I have this data
ID A B C
0 0 True False False
1 1 False True False
2 2 False False True
And want to transform it into
ID group
0 0 A
1 1 B
2 2 C
- I want to use the column names as value labels for the
category
column. - There is maximum only one
True
value per row.
This is the MWE
#!/usr/bin/env python3
import pandas as pd
df = pd.DataFrame({
'ID': range(3),
'A': [True, False, False],
'B': [False, True, False],
'C': [False, False, True]
})
result = pd.DataFrame({
'ID': range(3),
'group': ['A', 'B', 'C']
})
result.group = result.group.astype('category')
print(df)
print(result)
I could do df.apply(lambda row: ...magic.., axis=1)
. But isn't there a more elegant way with pandas own tools?
CodePudding user response:
Yet another way:
df.set_index(['ID'])\
.rename_axis('group', axis=1)\ # getting column name correct
.stack()\ # reshaping getting column headers into dataframe rows
.loc[lambda x: x]\ # filtering for True
.reset_index()\ # moving ID back into dataframe columns
.drop(0, axis=1) # dropping boolean column
Output:
ID group
0 0 A
1 1 B
2 2 C
CodePudding user response:
You can use df.dot
:
df['group'] = df[['A', 'B', 'C']].dot(df.columns[1:])

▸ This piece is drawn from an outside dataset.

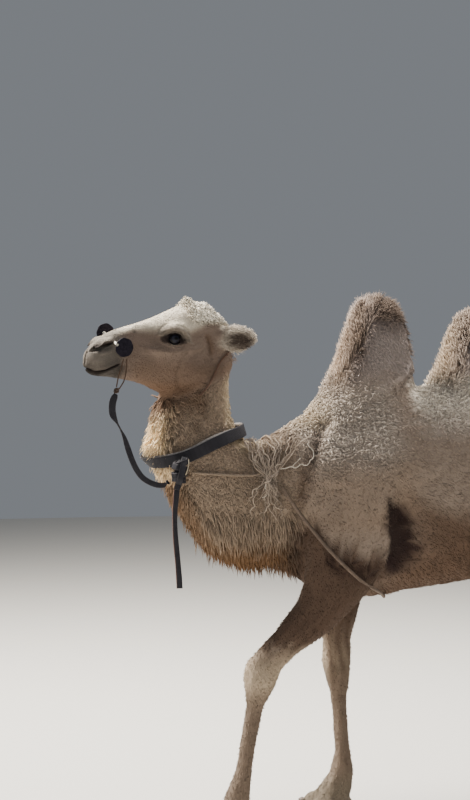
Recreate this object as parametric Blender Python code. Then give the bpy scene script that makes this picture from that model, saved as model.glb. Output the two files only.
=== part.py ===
"""Bactrian camel in its summer coat, walking, life size.

The animal faces -X, its left side is -Y, +Z is up, and its feet stand on the floor at z = 0.
The body is shaped whole from lofted sections, melted into one surface, and then parted with
thin cuts into the pieces that a person would name. What it wears is made round the body.
Places are measured from a point on the floor under the front hump. The last step moves
everything so that the origin is on the floor under the middle of the animal.
"""

import math

import bmesh
import bpy
from mathutils import Matrix, Vector
from mathutils.bvhtree import BVHTree

# ---------------------------------------------------------------- driving sizes, metres
CUT = 0.0006  # width of a cut between two parts
SEAT_GAP = 0.0004  # space round a piece that sits in another
RING_SIDES = 28  # points round a lofted section
LOFT_STEPS = 3  # sections added between two stated ones
VOXEL = 0.009  # grid that melts the lofts into one surface
SMOOTHING = {"": 6, "soft": 24}  # rounds everywhere, and more away from head and feet
FEET_TOP = 0.12
HEAD_REAR_X = -0.60
HEAD_LOW_Z = 1.66
TRIANGLES = {"head": 1300, "feet": 420, "rest": 1700}  # of the body, before it is parted

HEAD_PIVOT = Vector((-0.66, 0.0, 1.88))  # where the skull turns on the neck
HEAD_TURN = math.radians(14)  # nose towards the left side
HEAD_ROLL = math.radians(7)  # right side of the face lifted

EYE_RADIUS = 0.0225
COLLAR_WIDTH = 0.050
COLLAR_THICK = 0.006
COLLAR_SIDES = 28
COLLAR_GAP = 0.006
COLLAR_SLACK = 0.012  # how far the loose collar stands off the throat
COLLAR_SAG = 0.030  # how far its knot pulls it down
STRAP_RADIUS = 0.006
TWINE_RADIUS = 0.005
GIRTH_RADIUS = 0.007
THROAT_CORD_RADIUS = 0.003
NOSE_CORD_RADIUS = 0.0025
PEG_RADIUS = 0.006
DISC_THICK = 0.005
DISC_RADIUS = 0.038
DISC_CORNER = 0.009
CORD_GAP = 0.002  # between a cord and the coat that it lies on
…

CodePudding user response:
You could use pd.melt()
to reshape and rename, and then drop the False
rows in your 'value' column using query
which allows for a chained operation:
pd.melt(df,id_vars=['ID'],var_name= 'group').query('value') \
.drop('value',axis=1).reset_index(drop=True)
ID group
0 0 A
1 1 B
2 2 C
CodePudding user response:
You can use melt then a lookup based on the column where the values are true to get the results you are expecting
df = df.melt(id_vars = 'ID', var_name = 'group')
df.loc[df['value'] == True][['ID', 'group']]
CodePudding user response:
More verbose than melt
, but this drops the invalid columns during the reshaping:
(df.set_index('ID')
.rename_axis(columns='group')
.replace(False, pd.NA)
.stack().reset_index().drop(columns=0)
)
output:
ID group
0 0 A
1 1 B
2 2 C
CodePudding user response:
Try with apply
lambda
df.set_index('ID').apply(lambda x : x.index[x][0],axis=1)
Out[39]:
ID
0 A
1 B
2 C
dtype: object
CodePudding user response:
idxmax
s = df.set_index('ID')
s.idxmax(1).where(s.any(1))
ID
0 A
1 B
2 C
dtype: object